Notice the snippet above also shows a data_dir option. In most cases, vak assumes the annotation files will be found in the data dir. The one exception is when you specify a separate annotation file with the annot_file option, as explained below in One annotation file, multiple annotated files.

How do I know which annotation formats I can use?#

To work with annotation formats, vak uses another tool, crowsetta. You can discover which formats are built into crowsetta
by starting the Python interpreter and then running the following code snippet in your environment.

import crowsetta
crowsetta.formats.as_list()

For more detail on the annotation formats built into crowsetta, please see the documentation: https://crowsetta.readthedocs.io/en/latest/

Working with custom annotation formats

If your annotations are in a format that is not built into crowsetta, please see the how-to on converting them to formats that vak can work with: How do I use my own vocal annotation format?

How does vak know which annotations go with which annotated files?#

The way that vak matches annotations with the files they annotate depends on your annotation format. There are two ways that annotation files can map to the files they annotate.
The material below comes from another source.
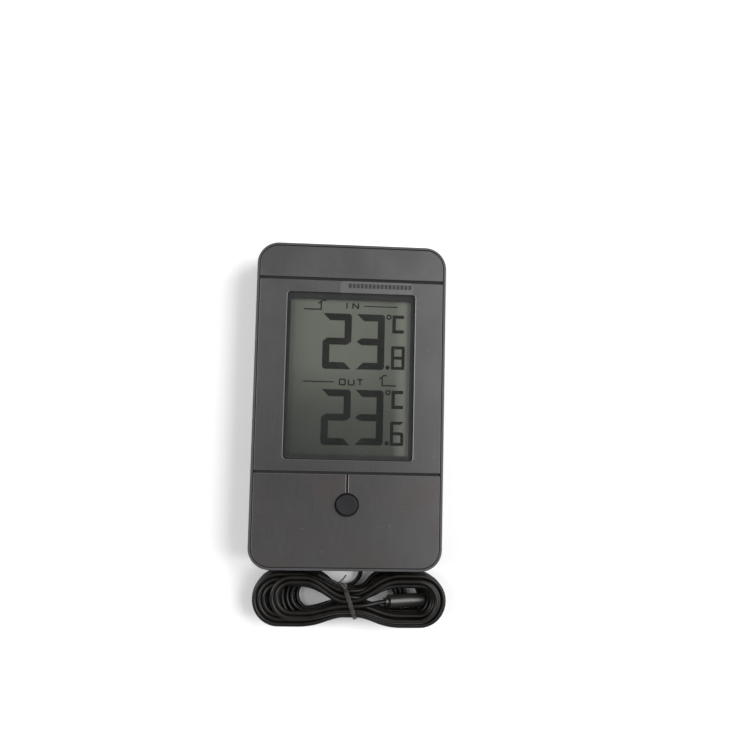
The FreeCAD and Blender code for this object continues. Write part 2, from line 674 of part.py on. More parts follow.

One annotation file, multiple annotated files#

The first way that annotation files map to the files they annotate is one-to-many: a single annotation file contains annotations for multiple annotated files. In this case, vak “knows” how the files are related to each other, without you needing to do anything, because the annotation format by definition will need to specify in the annotations themselves which annotation corresponds to which file. This is true, for example, for the 'generic-seq' annotation built into crowsetta. So in this case you don’t need to do anything, as long as vak can already parse your annotation format with crowsetta. (If your format is not built in, please see this how-to: How do I use my own vocal annotation format?).

You tell vak that there is only a single annotation file by setting a value for the annot_file option in the [PREP] section of the configuration file.

[PREP]
annot_format = "generic-seq"
annot_file = "./path/to/mouse1-annotations.csv"

If you don’t set this option, vak assumes there is a one-to-one mapping from annotation file to annotated file, as we explain next.

One annotation file per annotated file#

The second way annotation files can map to annotated files is a one-to-one relationship. This is true for many annotation formats, and it is the default. All you need to do is specify the annot_format in the [PREP] section of the configuration file as described above. When the annotation format makes use of a one-annotation-file-per-annotated-file approach, there are two ways that vak tries to map the annotations to the annotated files.

The first is the simplest: vak simply replaces the extension of the annotation file with the extension of the file that it annotates. In other words, if you have specified audio_format = "wav" in the [PREP] section of the configuration file, vak will change bat1-day1-111403.textgrid to bat1-day1-111403.wav and then try to match this with one of the annotated files that are found in data_dir.

The second way vak tries to match annotation files and annotated files is slightly more complicated. It assumes that you have named your annotated files so that they contain the name of the original audio file. This is of course true for the audio files themselves (the file bat1-day1-111403.wav contains its own name, and nothing else). It is also true for array files generated by vak that contain spectrograms (for example, bat1-day1-111403.wav.npz).

In the past this convention led to subtle bugs (see #525), and for that reason the first way of mapping from annotation files to annotated files was added (see #563), to avoid those bugs and to provide more flexibility for users. There are two reasons you may want to use this second approach though. The first is that you want to use the filename to capture metadata, e.g., you want it to be clear from the name of your spectrogram files which audio file they were derived from. The second is that you need to have other files with the same extension in the same directory as your raw data. For example, you have annotations in .csv files, but you also want to generate another .csv file for each audio file that contains acoustic features you extract with some other script you wrote. In this case, you can name an annotation file so that it includes the audio file, bat1-day1-111403.wav.csv, and name the file with acoustic features something like bat1-day1-111403.ftr.csv. This allows both to peacefully coexist in the same directory, and allows you to find all the annotation files by looking for *.wav.csv (with a wildcard) —this is basically what vak does— and to find all the feature files by looking for *.ftr.csv.